Arianna Huffington, Rachel Maddow, and Katie Couric.
I’mma let you guys who always submit lesbians to this game in on a little secret, I’ll almost always pick the lesbian for marriage. Why? Well, for one, I get along great with most lesbians. But , more importantly, marrying a lesbian would basically just be like having a new roommate and I would simply live my life out as a single guy. When faced with the other two options, it’s a no brainer. Rachel and I would live a long and loving life of passing each other in the living room saying “What up!” as we both went our own ways and did whatever the fuck we wanted.
Fuck: Katie Couric
There’s not a bone(r) in my body that wants to really wants to have sex with Katie Couric (Young Couric though was probably hooooooot)but between her and the woman with the accent like a nazi movie villain (I realize she’s not german , calm down), it’s not a hard choice. Couric isn’t unattractive at all. She’s simply a little past her prime. So, sure, I think I could do that. I’m pretty sure the sex would be pretty lame but , hey, it wouldn’t be the first time. Not to mention, the after sex interview would be intense.
Kill: Arianna Huffington
I actually kinda like her and 30 years ago, I’d bet she was pretty hot. But, to be honest, she’s just too old and her accent doesn’t hit my ears right. I’ve never been a guy who was into girls cause of their accents. I barely can handle someone with a midwest twang, let alone someone with a vaguely greek/german sounding one. I mean, there are certain types of accents that are sexier than others but, unfortunately, hers sounds like someone who would aggressively sell me Baklava on the street. So, my apologies to her and RIP.
F/M/K Funny chicks named Jen style: Jenna Marbles, Jenny McCarthy, Jennifer Aniston.
Fuck: Jennifer Aniston
Sorry, I just watched “Horrible bosses” the other day and Aniston’s body is completely out of control. She was made for the “fuck” portion of this game. She was also made to never be married so that’s there too. Seriously, I realize she must work out like a maniac 7 days a week but , holy shit, has it paid off. She’s over 40!!!! She’s what a mother of two in her mid 30’s must look at and make that women just want to kill her. Fortunately for Jen, this is my game of F/m/k and not that mother of two.
Kill: Jenny MCcarthy
This was a tough one. There was a time (namely my late teens) when Jenny MCcarthy was the end all of hot women. I had her playboy issues, I watched “Single’d out” and I even stick by my guns in saying her short lived MTV sketch comedy show was actually pretty decent. That said, it’s clear that I’m an agist. She’s still pretty hot but she’s not quite keeping up with Aniston (who at that age is ,though?). And I don’t really wanna marry her as she’s kinda crazy. So, it’s with great sadness that I would be forced to put her down.
Marry: Jenna Marbles
This could go terribly but I’m rolling the dice with Marbles. For one, she’s younger. Secondly, she’s somewhat funny. Those two things work well for me in this equation. What doesn’t work well is that she’s got a thick midwestern accent. But, I’d imagine I could get over that. Also, Funny girls are often not very sexy but I can’t really call it with her. But i do appreciate a girl who doesn’t take herself too seriously so I’d pretty much just cross my fingers and hope for the best with this one.

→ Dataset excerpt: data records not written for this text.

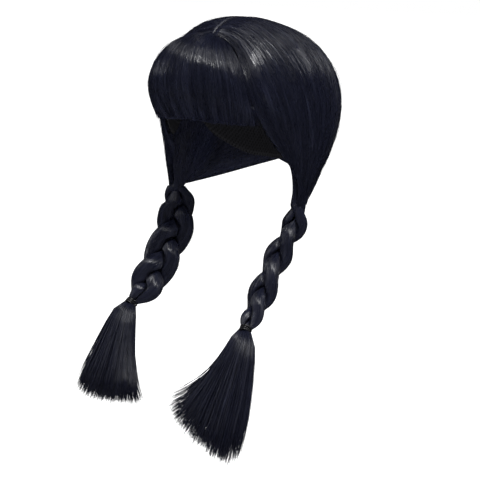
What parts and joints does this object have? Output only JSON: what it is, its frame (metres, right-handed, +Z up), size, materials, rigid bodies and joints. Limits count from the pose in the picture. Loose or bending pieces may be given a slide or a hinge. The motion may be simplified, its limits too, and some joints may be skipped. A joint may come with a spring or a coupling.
{
  "type": "plaited wig",
  "caption": "Long black wig on a soft cap, with a full fringe, a sewn centre parting and a plait on each side that ends in a banded, brushed-out tail.",
  "frame": {"origin": "inside top of the cap, where the crown of the head meets it", "axes": "+Z up, -Y the way the face looks, +X to the wearer's left"},
  "size_m": [0.222, 0.3243, 0.4657],
  "materials": {
    "hair": "glossy synthetic fibre, combed straight",
    "cap": "matt stretch net",
    "parting_seam": "matt stitched tape",
    "tie": "matt elastic"
  },
  "bodies": {
    "root": {"cap_front": "cap", "cap_crown": "cap", "parting_seam": "parting_seam", "fringe": "hair", "side_hair_left": "hair", "side_hair_right": "hair", "plait_left_strand_1": "hair", "plait_left_strand_2": "hair", "plait_left_strand_3": "hair", "plait_right_strand_1": "hair", "plait_right_strand_2": "hair", "plait_right_strand_3": "hair", "tail_left": "hair", "tail_right": "hair", "tie_left": "tie", "tie_right": "tie"}
  },
  "joints": []
}
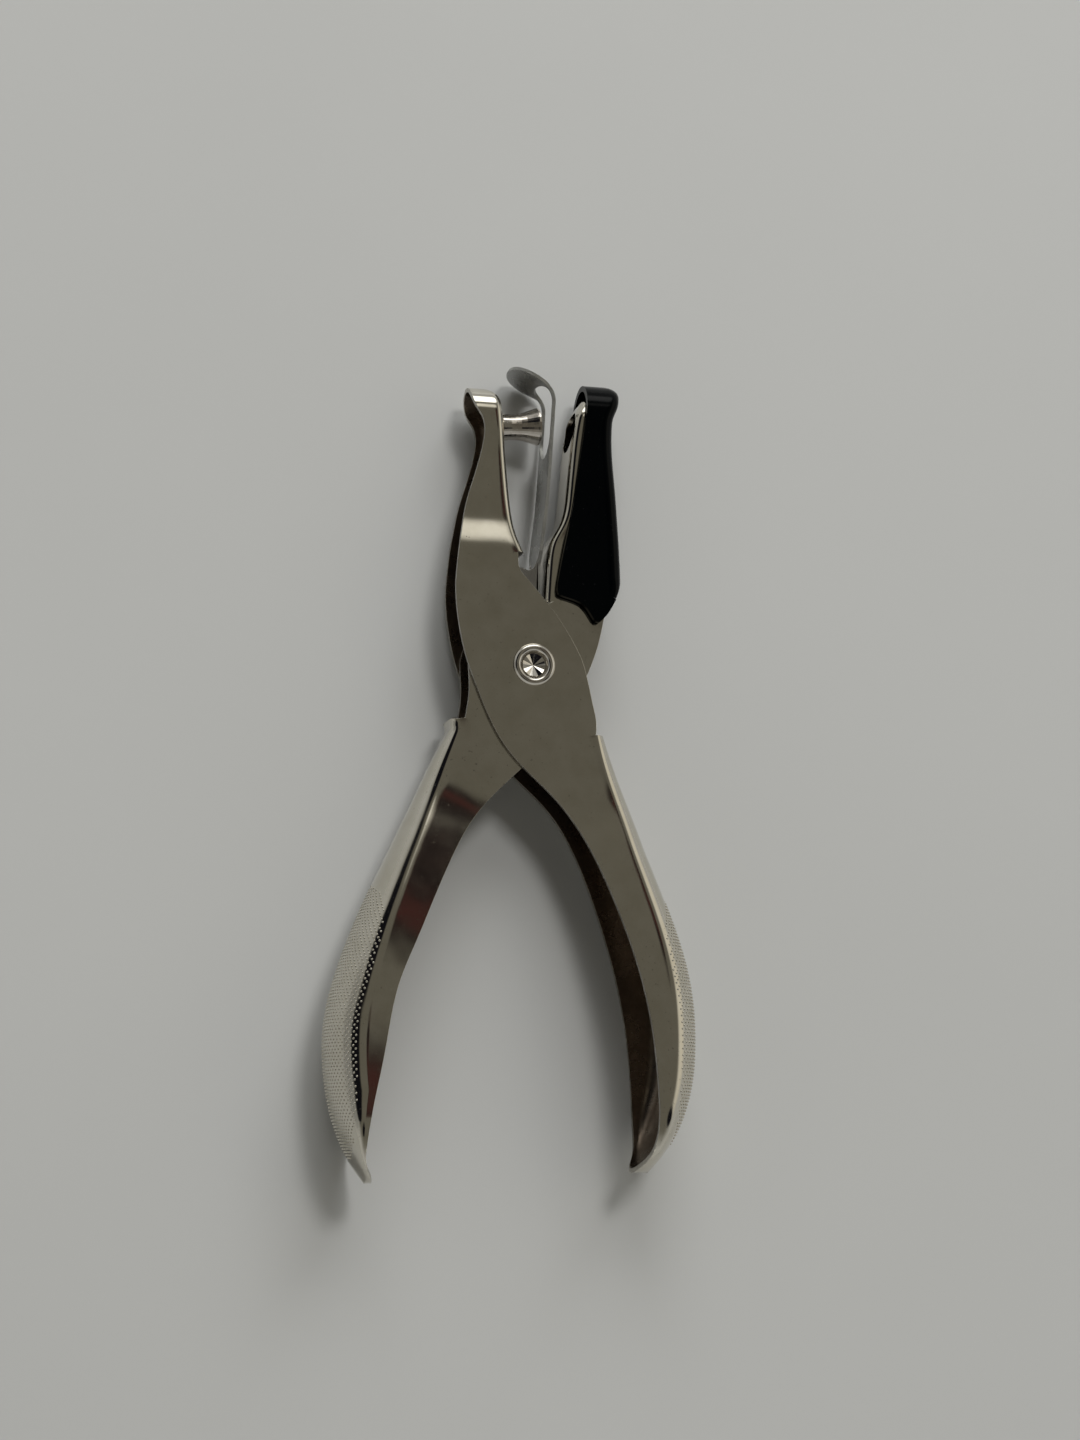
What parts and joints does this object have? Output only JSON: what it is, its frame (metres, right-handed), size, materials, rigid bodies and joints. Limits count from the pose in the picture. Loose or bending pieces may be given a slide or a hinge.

I realize many of you have no clue who this person is, so here’s a taste:
Hmm..upon watching this video…I think I made a mistake with this choice…but whatever…
F/m/k: “I’m Bad” LL Cool J, “Deep Blue Sea” LL Cool J, “NCIS” LL Cool J
Kill: NCIS LL Cool J
For off, let me say this is one of those metaphorical rounds. I’m not fucking or marrying any version of LL Cool J but I think whoever submitted this wanted me to review these three stages of LL’s life in an abstract way. So this is that.
Obviously, I’m killing off the actor that is LL cool J. He sucks at acting. He always has, he always will. He make Ice-T look like Daniel Day Lewis. Sorry bro…I wish someone had killed his acting career years ago.
Marry: I’m bad LL cool J
Obviously. This was LL when had slightly matured from his “radio” days and took that next big step. He was a force to be reckoned with back then and , even crazier, he had another good 6 or so years after this. That’s longer than most marriages.
Fuck: Deep Blue Sea LL Cool J
Quite possibly the worst song and video of all time. So much so, that it laps around being bad into simply being hilarious. For that reason, I’d have sex with it. I have many fond memories of clowning this song and video when i was younger and , by all means, I would make love to those thoughts. Also, it’s the basis for one of my favorite unmade parody songs. The hook on his song goes “Deepest, bluest, my hat is like a sharks fin” and I always wanted to make “Cheapest, jewish, my penis has no foreskin”.
Weird Al, if you’re reading, go nuts with that one.